La Chute dans le néant
Titre : La Chute dans le néant
Auteur : Marc Weirsiger
Éditeur : L’Arbre vengeur
Date de publication : 18 novembre 2010 (1947 pour la première édition chez Le Pré-aux-Clercs)
Synopsis : Nul ne se souvient quand est né et quand disparut Marc Wersinger, l’auteur de La chute dans le néant, paru initialement au Pré aux Clercs en 1947. Son livre unique brille comme un diamant solitaire parmi les classiques du roman fantastique français.
Robert, s’étant avancé jusqu’à l’encadrement de la porte de communication, jeta un coup d’œil dans la chambre. Là, le spectacle était plus affreux encore. Des paquets de linge déchiré et entremêlé de viscères où adhéraient des caillots de sang étaient restés accrochés aux débris du lustre qui tenaient encore au plafond. D’autres pendaient du fronton de l’armoire restée debout mais privée de sa porte. Sur un rayon de ce meuble se trouvait la calotte crânienne du malheureux vieillard, sectionnée à la hauteur des sourcils. Des lambeaux de matière cérébrale, répandus sur la planche, engluaient le cuir chevelu.
Quelle est rude La Chute dans le néant ! Rude et vertigineuse.
Encore une fois (pensons par exemple à Quinzinzinzili de Régis Messac ou bien à L’œil du purgatoire de Jacques Spitz), les éditions de L’Arbre vengeur nous proposent un auteur tombé dans la méconnaissance générale, Marc Wersinger, et une œuvre très particulière, La Chute dans le néant, datant de 1947. Je multiplie les textes empiriques de la première moitié du XXe siècle : une nouvelle fois, ici, nous partons d’un concept relativement simple, mais exploré vraiment à fond, d’une manière jusqu’au-boutiste.
Robert Murier, ingénieur, se découvre subitement d’étranges pouvoirs physiques et psychiques. Au fur et à mesure, il se retrouve à les tester de plus en plus, mais pour finir coincé dans un corps qu’il contrôle de moins en moins. Le mythe du super-héros est balayé dès les premières lignes, puisque le héros ne compte pas spécialement faire le bien, il veut juste vivre sa vie. Pour autant, ses pouvoirs le bouffent inévitablement et la chute est inexorable jusqu’à ce dernier chapitre forcément baptisé « Le néant » qui nous laisse immanquablement sur une note très métaphysique.
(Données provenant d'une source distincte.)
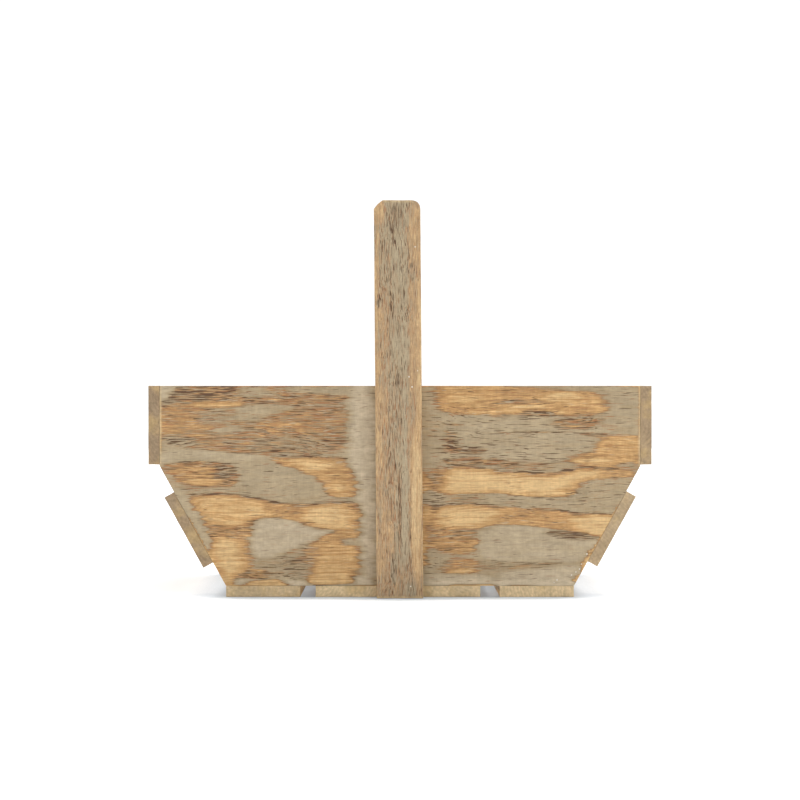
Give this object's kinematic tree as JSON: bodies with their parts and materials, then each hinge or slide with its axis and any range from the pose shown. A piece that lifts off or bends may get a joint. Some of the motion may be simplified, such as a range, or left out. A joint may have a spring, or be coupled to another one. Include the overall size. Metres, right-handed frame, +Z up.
{
  "type": "garden trug",
  "caption": "Slatted timber harvest trug with boat-shaped sides, gapped bottom and end slats, and two uprights that carry a round handle rail across its middle.",
  "frame": {"origin": "on the ground, under the middle of the trug", "axes": "+X along the trug's long sides, +Y from the front panel to the rear panel, +Z up"},
  "size_m": [0.5036, 0.3006, 0.3955],
  "materials": {
    "side_wood": "matt, brushed and thinly washed",
    "end_slat_wood": "matt, brushed and thinly washed",
    "bottom_slat_wood": "matt, brushed and thinly washed",
    "upright_wood": "matt, brushed and thinly washed",
    "handle_wood": "matt, rubbed smooth by hands",
    "nail_steel": "dull, slightly rusted",
    "screw_zinc": "satin zinc plating"
  },
  "bodies": {
    "root": {"front_panel": "side_wood", "rear_panel": "side_wood", "left_top_slat": "end_slat_wood", "right_top_slat": "end_slat_wood", "left_lower_slat": "end_slat_wood", "right_lower_slat": "end_slat_wood", "bottom_slat_1": "bottom_slat_wood", "bottom_slat_2": "bottom_slat_wood", "bottom_slat_3": "bottom_slat_wood", "bottom_slat_4": "bottom_slat_wood", "front_upright": "upright_wood", "rear_upright": "upright_wood", "handle_bar": "handle_wood", "left_top_slat_nail_1": "nail_steel", "left_top_slat_nail_2": "nail_steel", "left_top_slat_nail_3": "nail_steel", "left_top_slat_nail_4": "nail_steel", "right_top_slat_nail_1": "nail_steel", "right_top_slat_nail_2": "nail_steel", "right_top_slat_nail_3": "nail_steel", "right_top_slat_nail_4": "nail_steel", "left_lower_slat_nail_1": "nail_steel", "left_lower_slat_nail_2": "nail_steel", "left_lower_slat_nail_3": "nail_steel", "left_lower_slat_nail_4": "nail_steel", "right_lower_slat_nail_1": "nail_steel", "right_lower_slat_nail_2": "nail_steel", "right_lower_slat_nail_3": "nail_steel", "right_lower_slat_nail_4": "nail_steel", "bottom_slat_1_nail_1": "nail_steel", "bottom_slat_1_nail_2": "nail_steel", "bottom_slat_1_nail_3": "nail_steel", "bottom_slat_1_nail_4": "nail_steel", "bottom_slat_2_nail_1": "nail_steel", "bottom_slat_2_nail_2": "nail_steel", "bottom_slat_2_nail_3": "nail_steel", "bottom_slat_2_nail_4": "nail_steel", "bottom_slat_3_nail_1": "nail_steel", "bottom_slat_3_nail_2": "nail_steel", "bottom_slat_3_nail_3": "nail_steel", "bottom_slat_3_nail_4": "nail_steel", "bottom_slat_4_nail_1": "nail_steel", "bottom_slat_4_nail_2": "nail_steel", "bottom_slat_4_nail_3": "nail_steel", "bottom_slat_4_nail_4": "nail_steel", "front_upright_screw_1": "screw_zinc", "front_upright_screw_2": "screw_zinc", "front_upright_screw_3": "screw_zinc", "rear_upright_screw_1": "screw_zinc", "rear_upright_screw_2": "screw_zinc", "rear_upright_screw_3": "screw_zinc", "front_handle_pin": "nail_steel", "rear_handle_pin": "nail_steel"}
  },
  "joints": []
}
Les petites illustrations en noir et blanc de la part de Greg Vezon accompagnent notre voyage aussi mystérieux que gênant, car, en partant pourtant d’un concept simple à comprendre, il bouleverse une partie de nos certitudes sur la stabilité des atomes, sur la composition de nos corps, et sur le sens même de notre existence. Moi qui suis assez sensible sur ce dernier sujet, je me retrouve encore une fois à refermer fiévreusement un livre de cette collection, en me demandant ce qu’on peut bien foutre en cet univers.
La Chute dans le néant est le seul roman que nous aurons à lire de Marc Wersinger, mais il est diablement intéressant et stressant. Sans être un souvenir impérissable ni d’un style parfait, il pose les bonnes questions d’une manière bien tournée, c’est l’essentiel.